Nearly 3 weeks of no club football 🤔 pic.twitter.com/uPqTPAjm3M
— The 44 ⚽️ (@The_Forty_Four) September 15, 2025
Co dalej z Ceferinem?
8 października 2015 roku zawieszony został ówczesny prezydent UEFA, Michel Platini. Gdy cztery lata później skończyła mu się kara, to głosił, że stał się ofiarą spisku. Powodem zawieszenia w strukturach był przelew – dwa miliony franków szwajcarskich od… prezydenta FIFA, Seppa Blattera. Platini nie potrafił tego wyjaśnić. Był prezydentem UEFA przez osiem lat. W grudniu 2015 został zawieszony, a jego obowiązki początkowo przejął Hiszpan Angel Maria Villar.

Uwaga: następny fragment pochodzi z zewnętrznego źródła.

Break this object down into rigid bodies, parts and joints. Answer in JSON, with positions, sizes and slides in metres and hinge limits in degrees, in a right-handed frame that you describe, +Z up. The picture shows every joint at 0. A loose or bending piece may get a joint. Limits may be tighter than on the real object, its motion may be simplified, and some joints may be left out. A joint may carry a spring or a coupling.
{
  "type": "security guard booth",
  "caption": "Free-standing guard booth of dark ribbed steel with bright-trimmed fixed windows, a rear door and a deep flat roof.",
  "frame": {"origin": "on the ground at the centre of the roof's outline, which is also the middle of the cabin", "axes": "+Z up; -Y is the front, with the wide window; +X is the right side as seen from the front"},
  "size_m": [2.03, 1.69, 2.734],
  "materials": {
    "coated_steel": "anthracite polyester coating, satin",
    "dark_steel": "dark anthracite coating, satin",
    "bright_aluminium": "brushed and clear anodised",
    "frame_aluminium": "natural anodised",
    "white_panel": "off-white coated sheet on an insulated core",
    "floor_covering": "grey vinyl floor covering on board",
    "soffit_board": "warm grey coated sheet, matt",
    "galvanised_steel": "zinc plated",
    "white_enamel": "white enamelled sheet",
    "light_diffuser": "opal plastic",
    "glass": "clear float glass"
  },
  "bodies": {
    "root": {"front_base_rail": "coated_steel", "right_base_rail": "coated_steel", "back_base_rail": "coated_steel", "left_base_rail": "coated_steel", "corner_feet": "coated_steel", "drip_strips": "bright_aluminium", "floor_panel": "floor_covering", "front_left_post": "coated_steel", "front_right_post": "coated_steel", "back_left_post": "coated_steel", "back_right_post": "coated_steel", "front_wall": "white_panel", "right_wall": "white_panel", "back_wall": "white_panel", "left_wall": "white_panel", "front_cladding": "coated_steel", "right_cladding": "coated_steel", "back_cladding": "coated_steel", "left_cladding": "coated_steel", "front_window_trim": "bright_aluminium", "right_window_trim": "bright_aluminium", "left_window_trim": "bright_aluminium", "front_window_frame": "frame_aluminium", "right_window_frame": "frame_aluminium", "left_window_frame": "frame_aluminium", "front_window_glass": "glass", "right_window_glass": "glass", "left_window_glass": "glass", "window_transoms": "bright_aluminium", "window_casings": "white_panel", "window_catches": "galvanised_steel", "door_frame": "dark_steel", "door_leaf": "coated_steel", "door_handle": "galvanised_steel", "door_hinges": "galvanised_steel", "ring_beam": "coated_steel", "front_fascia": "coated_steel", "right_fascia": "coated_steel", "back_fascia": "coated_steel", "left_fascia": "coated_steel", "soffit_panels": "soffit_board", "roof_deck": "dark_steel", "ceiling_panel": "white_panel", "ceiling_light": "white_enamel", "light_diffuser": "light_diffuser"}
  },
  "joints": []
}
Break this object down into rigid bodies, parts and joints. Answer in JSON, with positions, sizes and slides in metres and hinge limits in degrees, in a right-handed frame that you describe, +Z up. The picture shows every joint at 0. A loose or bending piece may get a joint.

Od 2016 roku europejskim związkiem rządzi Słoweniec, Aleksander Ceferin. W 2023 roku odbyły się wybory na prezydenta UEFA, na których wybrany został przez delegatów na kolejną kadencję. Zasada, że prezydent i ważni członkowie mogą pełnić swoją funkcję maksymalnie 12 lat, została wprowadzona w 2017 roku przez Ceferina w ramach pakietu reform.
Pracujący obecnie w Dinamie Zagrzeb Zvonimir Boban zrezygnował z pracy w UEFA, bo uważał, że Ceferin zamierza ponownie kandydować po zakończeniu trzeciej kadencji w 2027 r. Podkreślił, że Słoweniec planował zmienić statut. Uznał to za nieakceptowalne i honorowo odszedł. Ceferin miesiąc później – w lutym 2024 roku – na konferencji prasowej w Paryżu podkreślił jednak, że 2027 rok będzie na tym stanowisku jego ostatnim. Pozostało jeszcze trochę czasu. I tak pojawiają się plotki, że może kandydować.